This flowchart outlines the data collection process for evaluating the impact of GPU and model choice. It begins with setting up an A100 GPU instance on Lambda Cloud and importing necessary Python libraries. Models are loaded sequentially, and each is tested for energy and power usage during image generation. If no prior dataset exists, a new file, "emissions.csv," is created to store data. After testing, energy consumption and time are logged, and results are saved in the “emissions.csv” file. The process repeats for all models, with a similar approach for testing across different GPU instances like H100.

Emissions Data for SD-XL 1.0-base

This screenshot displays part of the emissions.csv file, which was used to collect data from different models. Specifically, the image shows all the data collected for one model, SD-XL 1.0-base.

Example of Data Collected

The screenshot displays all the data collected per image generated, including the average power consumption, the number of seconds the image took to generate, the carbon intensity of the server used, the zone of the server used, the time the image was generated, and finally the emissions from the image generation.

Results Data Table

This data table contains the final results for each model, which illustrates the impact of model and GPU choice on energy consumption. The three columns highlighted in green demonstrate a clear positive correlation between model size and energy consumption. The two green columns labeled "Energy" show that the H100 GPU has lower emissions compared to the A100.

Model Size vs Energy Consumption Line Chart

This line chart illustrates how energy consumption increases with model size for both NVIDIA A100 and H100 GPUs. Larger models require more computational resources and, consequently, more energy.

Energy Consumption Comparison Bar Chart

This chart shows the energy consumption of each model on A100 and H100 GPUs. The H100 consistently consumes less energy than the A100 for models of the same size, showing its higher energy efficiency. The difference in energy consumption is more noticeable for larger models, making H100 the better choice for larger models.
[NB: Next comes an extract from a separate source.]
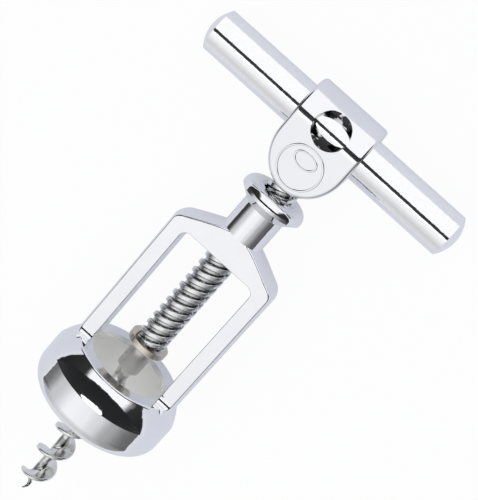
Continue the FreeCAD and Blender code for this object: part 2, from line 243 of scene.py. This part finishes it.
def circle(name, sides, radius):
    """A plain circle round the tool's axis, to be shaped into a cross-section."""
    bpy.ops.object.select_all(action="DESELECT")
    bpy.ops.mesh.primitive_circle_add(vertices=sides, radius=radius, location=(0, 0, 0))
    return drawn(name)


def wound_up(piece, height, lead, steps_a_turn):
    """Sweeps a cross-section up the tool's axis and round it, to a right-hand screw."""
    wind = piece.modifiers.new("wind", "SCREW")
    wind.axis = "Z"
    wind.screw_offset = height
    wind.angle = 2 * math.pi * height / lead
    wind.steps = wind.render_steps = round(steps_a_turn * height / lead)
    bpy.ops.object.modifier_apply(modifier="wind")


def ends_closed():
    """Closes the two open ends of a screw, and points all of its faces outwards."""
    bpy.ops.object.mode_set(mode="EDIT")
    bpy.ops.mesh.select_all(action="SELECT")
    bpy.ops.mesh.remove_doubles(threshold=TOUCHING)
    bpy.ops.mesh.select_all(action="DESELECT")
    bpy.ops.mesh.select_mode(type="EDGE")
    bpy.ops.mesh.select_non_manifold()
    bpy.ops.mesh.edge_face_add()
    bpy.ops.mesh.select_all(action="SELECT")
    bpy.ops.mesh.normals_make_consistent(inside=False)
    bpy.ops.object.mode_set(mode="OBJECT")


def laid_down(piece, body, metal, smooth=35):
    """Turns a piece drawn upright on the ledge's middle into its place, and gives it its finish."""
    bpy.ops.object.select_all(action="DESELECT")
    piece.select_set(True)
    bpy.context.view_layer.objects.active = piece
    bpy.ops.object.transform_apply(location=True, rotation=True, scale=True)
    piece.matrix_world = upright_to_row
    bpy.ops.object.transform_apply(location=True, rotation=True, scale=True)
    bpy.ops.object.shade_smooth_by_angle(angle=math.radians(smooth))
    piece.data.materials.clear()
    piece.data.materials.append(metal)
    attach(piece, body)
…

Spatial Shifting: Simulations and Findings

Flowchart for the Process of the Request Simulator

This flowchart illustrates the process of the request generator, which creates all the data used for the spatial shifting simulation. It begins by creating a Gaussian distribution to randomly select request times, favoring times when people are typically awake. The process incorporates regional data, such as population, AI search interest, and time zones, to calculate weighted probabilities for each region. These weights are determined by multiplying population data with AI search interest and normalizing them across all regions.
The request generation process uses these probabilities to assign each request a random region and time. The requests, along with their corresponding regions and times, are saved in a CSV file. The process continues until a target of one million requests is generated, providing a realistic simulation of global AI model usage patterns.

Flowchart for the Spatial Shifting Simulation

This flowchart simulates carbon emissions for generating AI images under three scenarios: no spatial shifting (X), regional shifting (Y), and global shifting (Z).

Initialize Variables: X, Y, Z start at 0.
Load Data: Load pre-measured energy consumption and the file with 1 million requests.
Process Requests:
- No Shifting (X): Use the carbon intensity of the request's region and time.
- Regional Shifting (Y): Use the lowest carbon intensity on the same continent at that time.
- Global Shifting (Z): Use the lowest carbon intensity anywhere in the world at that time.
- Multiply each carbon intensity by the energy consumption and add to the respective variable.
Repeat for All Requests: Continue until all 1 million requests are processed.
End: The simulation concludes after all requests have been processed, resulting in the total emissions for each scenario (X, Y, Z).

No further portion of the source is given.